## PROBLEM TO SOLVE
Write out, word for word, only the data from its first line to the line containing "return place - outward[piece]".
________________________________________
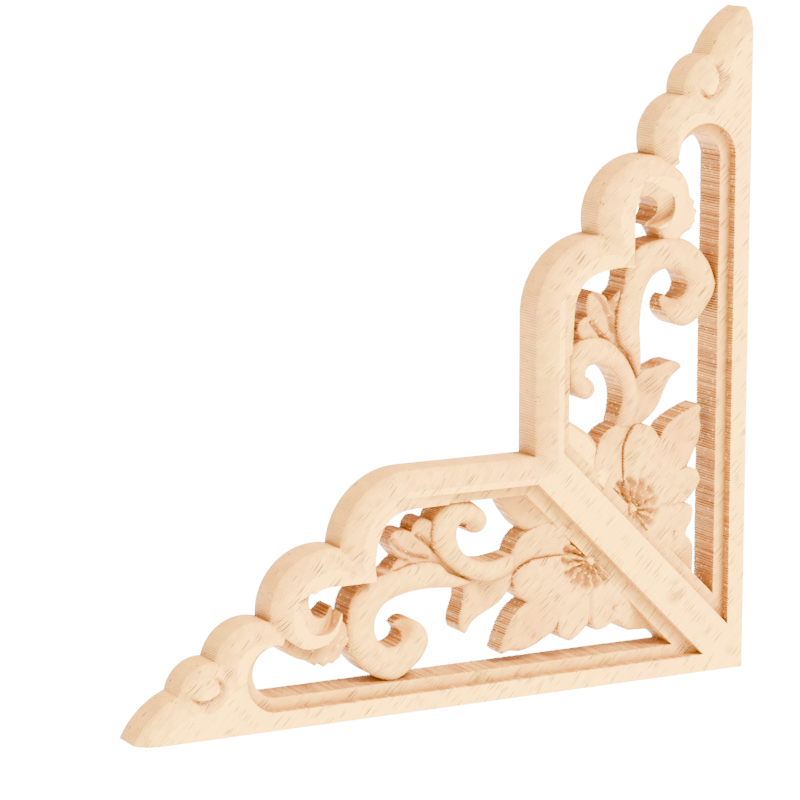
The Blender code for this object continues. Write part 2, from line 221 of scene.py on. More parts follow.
def ridged(points, lower_arm, hole=False):
    """The outline with the teeth that the cutter leaves on walls that face up and to the left.

    The outline is divided finely, and every second point there is set back by a random amount.
    """
    run = np.roll(points, -1, 0) - points
    length = np.linalg.norm(run, axis=1)
    count = np.maximum(2 * np.ceil(length / TOOTH / 2), 2).astype(int)
    area = np.sum(points[:, 0] * np.roll(points[:, 1], -1) - points[:, 1] * np.roll(points[:, 0], -1))
    outward = np.stack([run[:, 1], -run[:, 0]], 1) / length[:, None] * (np.sign(area) * (-1 if hole else 1))
    facing = outward @ (TOOTH_SIDE[::-1] if lower_arm else TOOTH_SIDE)
    count = np.where(facing > TOOTH_FACING, count, 1)
    piece = np.repeat(np.arange(len(points)), count)
    k = np.arange(len(piece)) - np.repeat(np.cumsum(count) - count, count)
    place = points[piece] + run[piece] * (k / count[piece])[:, None]
    size = np.random.default_rng(TOOTH_SEED).uniform(*TOOTH_DEPTHS, len(piece))
    size = size * np.clip((facing[piece] - TOOTH_FACING) / 0.3, 0, 1)
    return place - outward[piece] * (size * (k % 2))[:, None]


# Outlines of the upper arm's frame, openings and carved elements; the lower arm swaps u and v
LOBES = (((0.0, ARM), (3.75, 97.2), NOTCH_1),
         (NOTCH_1, (9.7, 90.9), NOTCH_2),
         (NOTCH_2, (14.75, 84.4), NOTCH_3),
         (NOTCH_3, (22.5, 76.0), NOTCH_4),
         (NOTCH_4, (32.2, 64.0), (BAND_OUT, BAND_END)))
ARM_EDGE = outline((-PAST, ARM + PAST / 2), *(arc(*lobe) for lobe in LOBES))
SLAB = outline((-PAST, -PAST), ARM_EDGE, (BAND_OUT, BAND_OUT), ARM_EDGE[::-1, ::-1])
WINDOW = outline(
    (MARGIN_IN, MARGIN_IN + RIB_IN),
    (MARGIN_IN, 78.0),
    arc((MARGIN_IN, 78.0), (8.2, 81.7), (11.95, 78.2)),
    (12.5, 77.4),
    (13.3, 76.9),
    flow((13.3, 76.9), (12.4, 75.9), (11.5, 74.3), (11.3, 72.7), (11.6, 71.0), (12.4, 69.7), (13.6, 68.7),
         (15.1, 68.2), (16.5, 68.3)),
    flow((16.4, 68.9), (15.6, 69.6), (15.25, 70.7), (15.6, 71.9), (16.5, 72.7), (17.6, 72.95), (18.7, 72.7),
         (19.6, 71.8), (20.0, 70.4)),
    (20.0, 62.6),
    flow((20.0, 62.6), (22, 62.8), (24.2, 62.6), (26.6, 62.0), (28.6, 60.7), (29.7, 58.7), (BAND_IN, 56.5)),
    (BAND_IN, BAND_IN + RIB_IN))
STEP = outline(
    (MARGIN_STEP, MARGIN_STEP + RIB_STEP),
    (MARGIN_STEP, 78.3),
    arc((MARGIN_STEP, 78.3), (7.75, 83.3), (12.1, 80.6)),
    (12.6, 78.4),
    (12.2, 77.6),
    (9.0, 76.0),
    (8.0, 60.0),
    (28.0, 52.0),
    (BAND_IN, 50.5),
    (BAND_STEP, 49.2),
    (BAND_STEP, BAND_STEP + RIB_STEP))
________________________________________
## COMPLETED TASK
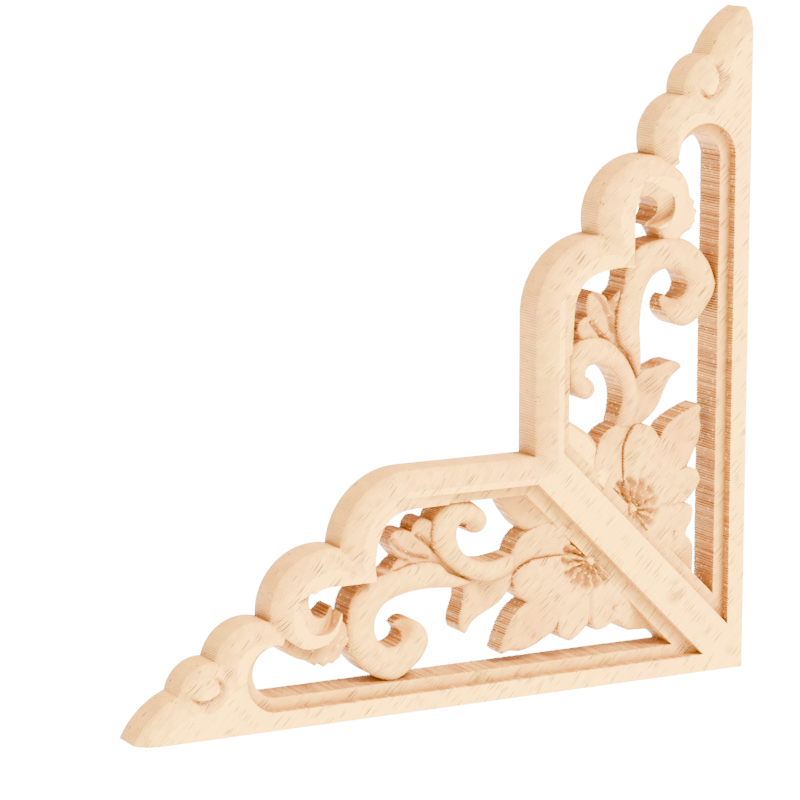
The Blender code for this object continues. Write part 2, from line 221 of scene.py on. More parts follow.
def ridged(points, lower_arm, hole=False):
    """The outline with the teeth that the cutter leaves on walls that face up and to the left.

    The outline is divided finely, and every second point there is set back by a random amount.
    """
    run = np.roll(points, -1, 0) - points
    length = np.linalg.norm(run, axis=1)
    count = np.maximum(2 * np.ceil(length / TOOTH / 2), 2).astype(int)
    area = np.sum(points[:, 0] * np.roll(points[:, 1], -1) - points[:, 1] * np.roll(points[:, 0], -1))
    outward = np.stack([run[:, 1], -run[:, 0]], 1) / length[:, None] * (np.sign(area) * (-1 if hole else 1))
    facing = outward @ (TOOTH_SIDE[::-1] if lower_arm else TOOTH_SIDE)
    count = np.where(facing > TOOTH_FACING, count, 1)
    piece = np.repeat(np.arange(len(points)), count)
    k = np.arange(len(piece)) - np.repeat(np.cumsum(count) - count, count)
    place = points[piece] + run[piece] * (k / count[piece])[:, None]
    size = np.random.default_rng(TOOTH_SEED).uniform(*TOOTH_DEPTHS, len(piece))
    size = size * np.clip((facing[piece] - TOOTH_FACING) / 0.3, 0, 1)
    return place - outward[piece] * (size * (k % 2))[:, None]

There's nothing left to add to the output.